> **Given task**:
Please count the lines below that contain the word "rigid", and reply with that number alone.

····················

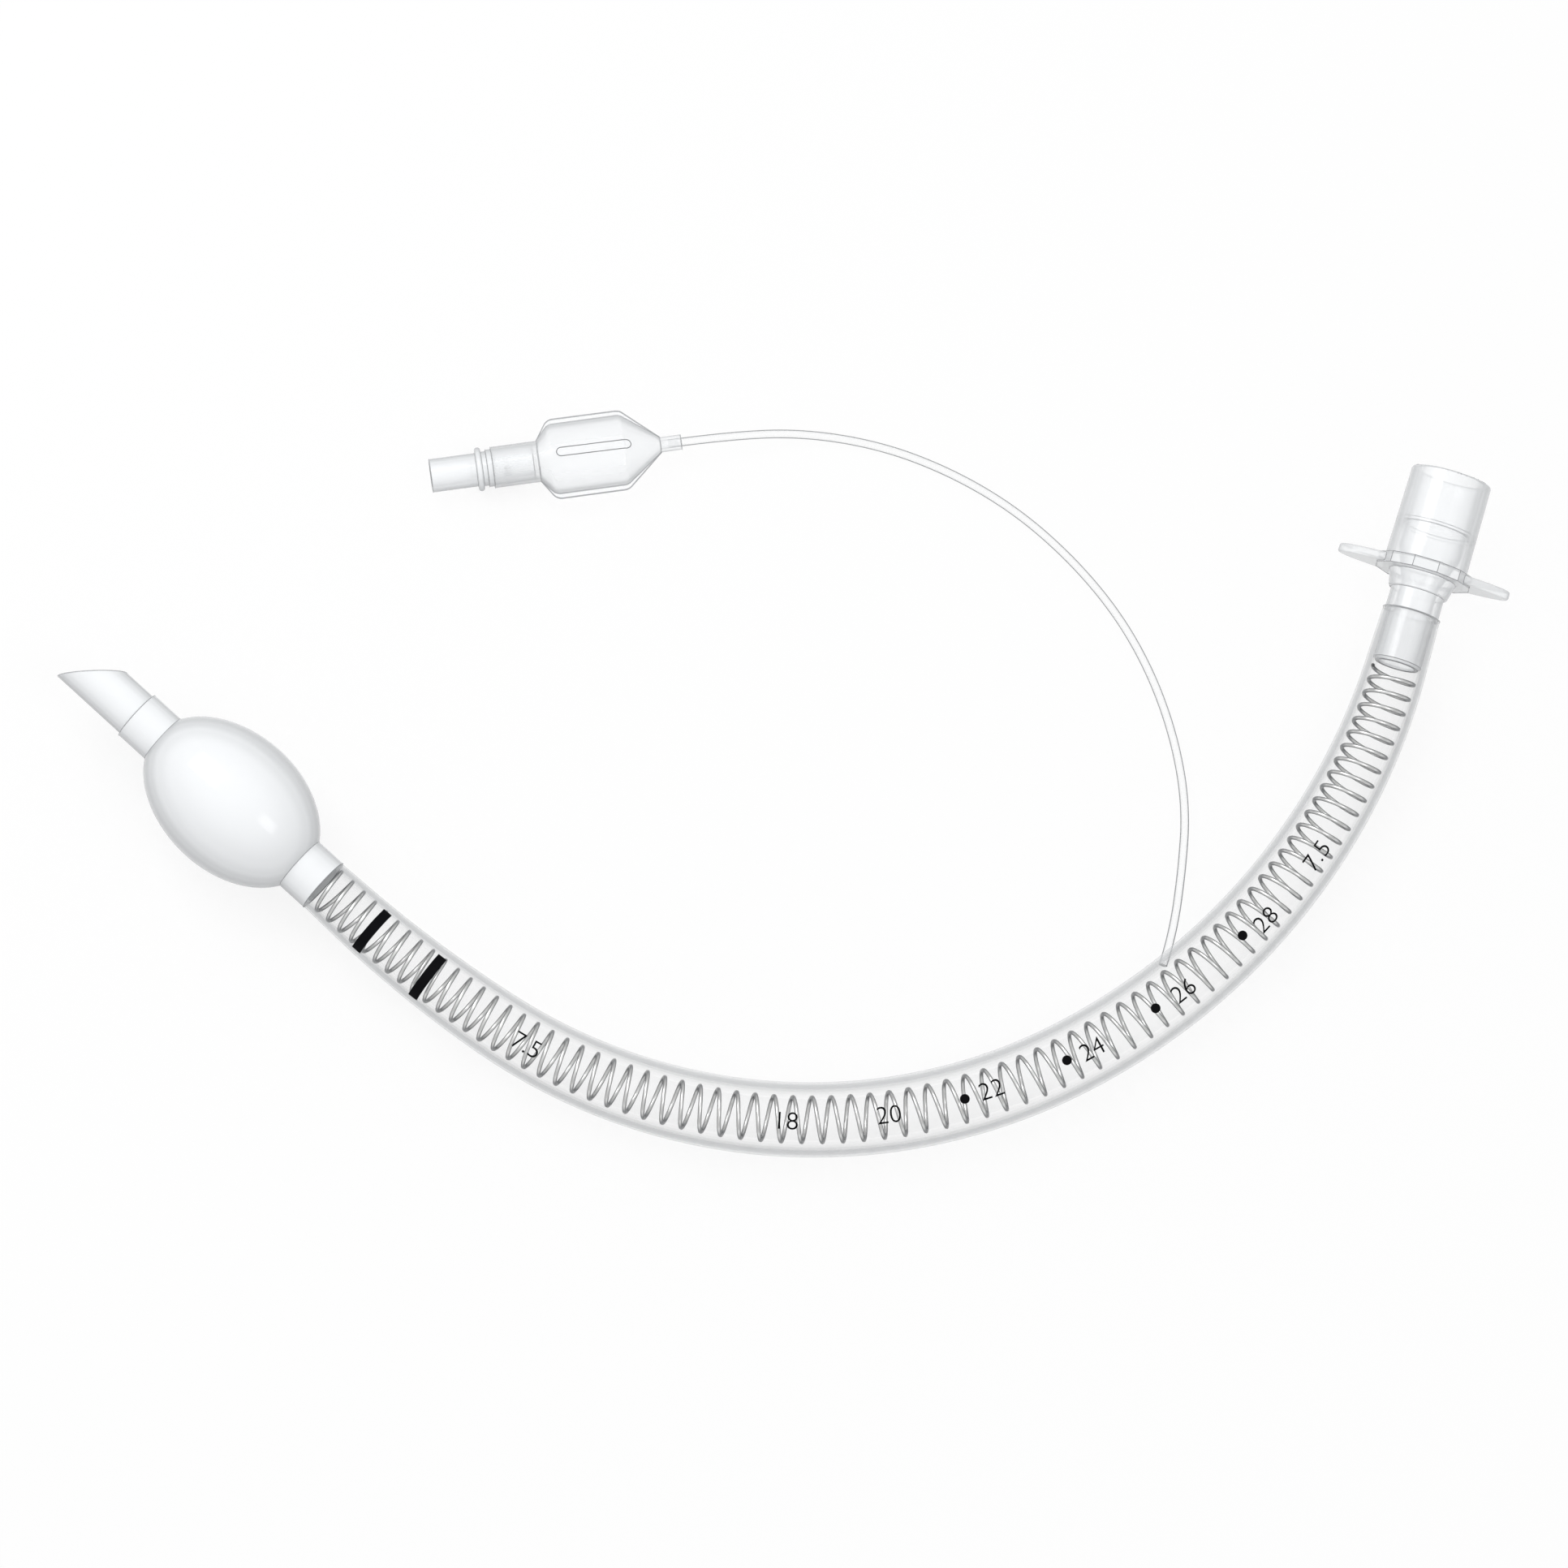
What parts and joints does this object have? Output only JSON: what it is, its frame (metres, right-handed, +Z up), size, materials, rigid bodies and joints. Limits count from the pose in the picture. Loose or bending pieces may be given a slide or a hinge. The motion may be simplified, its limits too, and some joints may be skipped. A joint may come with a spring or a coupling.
{
  "type": "endotracheal tube",
  "caption": "Cuffed, wire-reinforced breathing tube with a bevelled tip, a winged breathing connector and a pilot balloon with a spring valve on a thin line.",
  "frame": {"origin": "on the surface it lies on, under the middle of the bounding box of the tube with its cuff and connector", "axes": "+X from the bevelled tip towards the connector's side, +Y the way the connector points, +Z up"},
  "size_m": [0.2652, 0.1399, 0.0259],
  "materials": {
    "clear_tube": "clear, soft and smooth",
    "spring_wire": "bright drawn wire",
    "milky_tube": "milky and smooth",
    "cuff_film": "milky blown film with a soft sheen",
    "clear_connector": "clear moulded plastic",
    "line_tube": "clear thin tube",
    "balloon_film": "clear film",
    "valve_plastic": "milky moulded plastic",
    "valve_core": "white moulded plastic",
    "seal_rubber": "pale silicone rubber",
    "valve_spring": "bright drawn wire"
  },
  "bodies": {
    "tube": {"tube_shaft": "clear_tube", "shaft_collar": "clear_tube", "spiral_wire": "spring_wire", "bevel_tip": "milky_tube", "cuff": "cuff_film", "airway_connector": "clear_connector", "inflation_line": "line_tube", "pilot_balloon": "balloon_film", "valve_body": "valve_plastic", "valve_cage": "valve_core", "valve_spring": "valve_spring"},
    "valve_core": {"valve_poppet": "valve_core", "valve_seal": "seal_rubber"}
  },
  "joints": [
    {"name": "valve_slide", "type": "slide", "parent": "tube", "child": "valve_core", "axis": [0.9905, 0.1374, 0], "range_m": [0, 0.0012], "stiffness_N_per_m": 400, "springref_m": -0.001, "deforming": ["valve_spring"]}
  ]
}
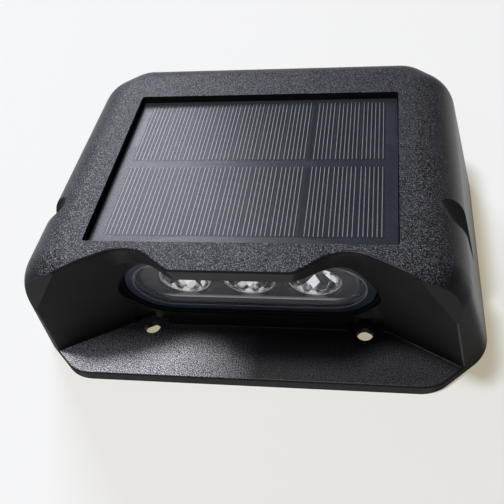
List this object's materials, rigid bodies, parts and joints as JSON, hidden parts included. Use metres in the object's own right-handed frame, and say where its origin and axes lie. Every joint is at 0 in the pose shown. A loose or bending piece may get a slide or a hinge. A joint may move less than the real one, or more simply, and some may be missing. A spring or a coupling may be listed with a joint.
{
  "type": "solar wall light",
  "caption": "Boxy solar wall light: a panel sunk in its front face, lamps behind one clear lens in a bay under a small visor, screwed to the wall through a thin flange.",
  "frame": {"origin": "middle of the back face, which lies on z = 0; the light lies on its back", "axes": "+Z out of the wall, +Y up the wall when it hangs, +X across it; the lamp bay faces -Y"},
  "size_m": [0.125, 0.104, 0.0434],
  "materials": {
    "black_grained_abs": "moulded black, fine grain",
    "black_smooth_abs": "moulded black, smooth",
    "dark_grey_satin_plastic": "satin dark grey",
    "bright_plated_cup": "bright plated plastic",
    "clear_lens": "clear polished",
    "clear_cover": "clear, slightly satin",
    "black_silicone": "soft black",
    "button_rubber": "soft black, satin",
    "dark_board": "dark blue-grey solder mask",
    "white_tape": "foam tape",
    "solar_cell": "dark blue-grey silicon",
    "lamp_package": "white moulded package",
    "yellow_phosphor": "yellow silicone",
    "white_board": "white solder mask",
    "green_board": "green solder mask",
    "black_epoxy": "moulded epoxy",
    "dark_ferrite": "fired ferrite",
    "capacitor_can": "drawn can",
    "battery_wrap": "blue sleeve over a steel can",
    "nickel_contact": "nickel-plated",
    "zinc_screw": "zinc-plated",
    "red_lead": "soft insulation",
    "black_lead": "soft insulation"
  },
  "bodies": {
    "light": {"back_plate": "black_grained_abs", "back_plate_screws": "zinc_screw", "back_seal": "black_silicone", "battery_cell": "battery_wrap", "battery_cradle": "black_smooth_abs", "battery_lead_minus": "black_lead", "battery_lead_plus": "red_lead", "battery_minus_contact": "nickel_contact", "battery_plus_contact": "nickel_contact", "button_seal": "black_silicone", "capacitor": "capacitor_can", "control_board": "green_board", "control_board_screws": "zinc_screw", "controller_chip": "black_epoxy", "cradle_screws": "zinc_screw", "diode": "black_epoxy", "driver_chip": "black_epoxy", "front_housing": "black_grained_abs", "inductor": "dark_ferrite", "led_board": "white_board", "led_board_screws": "zinc_screw", "led_lead_minus": "black_lead", "led_lead_plus": "red_lead", "led_left": "lamp_package", "led_middle": "lamp_package", "led_phosphor": "yellow_phosphor", "led_right": "lamp_package", "lens": "clear_lens", "lens_gasket": "black_silicone", "panel_lead_minus": "black_lead", "panel_lead_plus": "red_lead", "reflector_carrier": "dark_grey_satin_plastic", "reflector_cup_left": "bright_plated_cup", "reflector_cup_middle": "bright_plated_cup", "reflector_cup_right": "bright_plated_cup", "resistors": "black_epoxy", "solar_adhesive": "white_tape", "solar_backing_board": "dark_board", "solar_cells_front_row": "solar_cell", "solar_cells_rear_row": "solar_cell", "solar_cover_sheet": "clear_cover", "switch_body": "black_smooth_abs"},
    "button": {"push_button": "button_rubber", "switch_plunger": "black_smooth_abs"}
  },
  "joints": [
    {"name": "button_press", "type": "slide", "parent": "light", "child": "button", "axis": [0, 0, 1], "range_m": [0, 0.0012], "stiffness_N_per_m": 500}
  ]
}
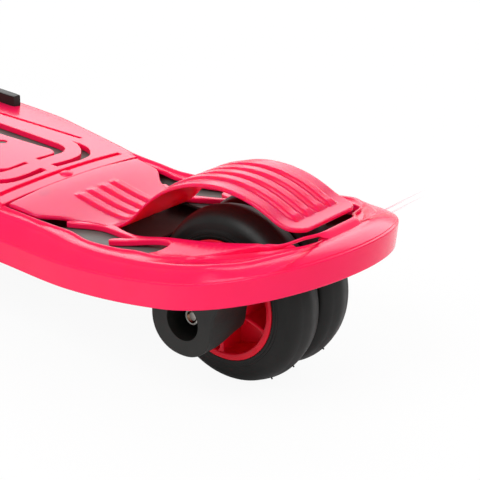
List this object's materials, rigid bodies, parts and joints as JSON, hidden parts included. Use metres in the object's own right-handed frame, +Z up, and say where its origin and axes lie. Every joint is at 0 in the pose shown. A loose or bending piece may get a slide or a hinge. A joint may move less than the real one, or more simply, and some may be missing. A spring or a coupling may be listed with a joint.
{
  "type": "kick scooter",
  "caption": "Three-wheel kick scooter: one steered front wheel, twin rear wheels under a hinged foot brake, height-adjustable handlebar.",
  "frame": {"origin": "on the ground below the middle of the scooter, seen from above", "axes": "+X to the rider's left, +Y to the rear, +Z up; the scooter drives towards -Y"},
  "size_m": [0.3086, 0.6417, 0.7597],
  "materials": {
    "deck_plastic": "glossy moulded pink-red",
    "black_plastic": "satin moulded black",
    "tyre_rubber": "satin black polyurethane",
    "grip_rubber": "matt ribbed rubber",
    "painted_steel": "satin black powder coat",
    "plated_steel": "zinc plated",
    "bar_aluminium": "brushed and anodised"
  },
  "bodies": {
    "deck": {"deck_shell": "deck_plastic", "underframe": "black_plastic", "brake_spring": "plated_steel", "brake_hinge_pin": "plated_steel", "deck_screw_1": "plated_steel", "deck_screw_2": "plated_steel", "deck_screw_3": "plated_steel", "deck_screw_4": "plated_steel", "deck_screw_5": "plated_steel", "deck_screw_6": "plated_steel", "neck": "black_plastic", "headset_bearing_lower": "plated_steel", "headset_bearing_upper": "plated_steel", "rear_wheel_left_inner_spacer": "plated_steel", "rear_wheel_right_inner_spacer": "plated_steel", "rear_centre_washer": "plated_steel", "rear_side_spacer_left": "plated_steel", "rear_side_spacer_right": "plated_steel", "rear_axle_bolt": "plated_steel", "rear_axle_nut": "plated_steel"},
    "brake": {"rear_brake": "deck_plastic"},
    "rear_wheel_left": {"rear_wheel_left_tyre": "tyre_rubber", "rear_wheel_left_hub": "deck_plastic", "rear_wheel_left_bearing_left": "plated_steel", "rear_wheel_left_bearing_right": "plated_steel"},
    "rear_wheel_right": {"rear_wheel_right_tyre": "tyre_rubber", "rear_wheel_right_hub": "deck_plastic", "rear_wheel_right_bearing_left": "plated_steel", "rear_wheel_right_bearing_right": "plated_steel"},
    "steering": {"fork": "painted_steel", "front_mudguard": "deck_plastic", "steering_column": "painted_steel", "height_clamp": "deck_plastic", "clamp_bolt": "plated_steel", "front_axle_bolt": "plated_steel", "front_axle_nut": "plated_steel", "front_wheel_inner_spacer": "plated_steel", "front_side_spacer_left": "plated_steel", "front_side_spacer_right": "plated_steel"},
    "front_wheel": {"front_wheel_tyre": "tyre_rubber", "front_wheel_hub": "deck_plastic", "front_wheel_bearing_left": "plated_steel", "front_wheel_bearing_right": "plated_steel"},
    "bar": {"handlebar": "bar_aluminium", "grip_left": "grip_rubber", "grip_right": "grip_rubber"},
    "lever": {"clamp_lever": "black_plastic"}
  },
  "joints": [
    {"name": "brake_pivot", "type": "hinge", "parent": "deck", "child": "brake", "pos_m": [0, 0.1077, 0.06654], "axis": [-1, 0, 0], "range_deg": [0, 3.2], "stiffness_Nm_per_rad": 12, "springref_deg": -2.86, "deforming": ["brake_spring"]},
    {"name": "rear_wheel_left_spin", "type": "hinge", "parent": "deck", "child": "rear_wheel_left", "pos_m": [0, 0.2441, 0.05], "axis": [1, 0, 0], "continuous": true},
    {"name": "rear_wheel_right_spin", "type": "hinge", "parent": "deck", "child": "rear_wheel_right", "pos_m": [0, 0.2441, 0.05], "axis": [1, 0, 0], "continuous": true},
    {"name": "steering_turn", "type": "hinge", "parent": "deck", "child": "steering", "pos_m": [0, -0.2659, 0.055], "axis": [0, 0.2079, 0.9781], "range_deg": [-45, 45]},
    {"name": "front_wheel_spin", "type": "hinge", "parent": "steering", "child": "front_wheel", "pos_m": [0, -0.2659, 0.055], "axis": [1, 0, 0], "continuous": true},
    {"name": "bar_height", "type": "slide", "parent": "steering", "child": "bar", "axis": [0, 0.2079, 0.9781], "range_m": [-0.08, 0.08]},
    {"name": "clamp_lever_swing", "type": "hinge", "parent": "steering", "child": "lever", "pos_m": [0, -0.13882, 0.50425], "axis": [1, 0, 0], "range_deg": [0, 100]}
  ]
}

····················

> **Response**:
3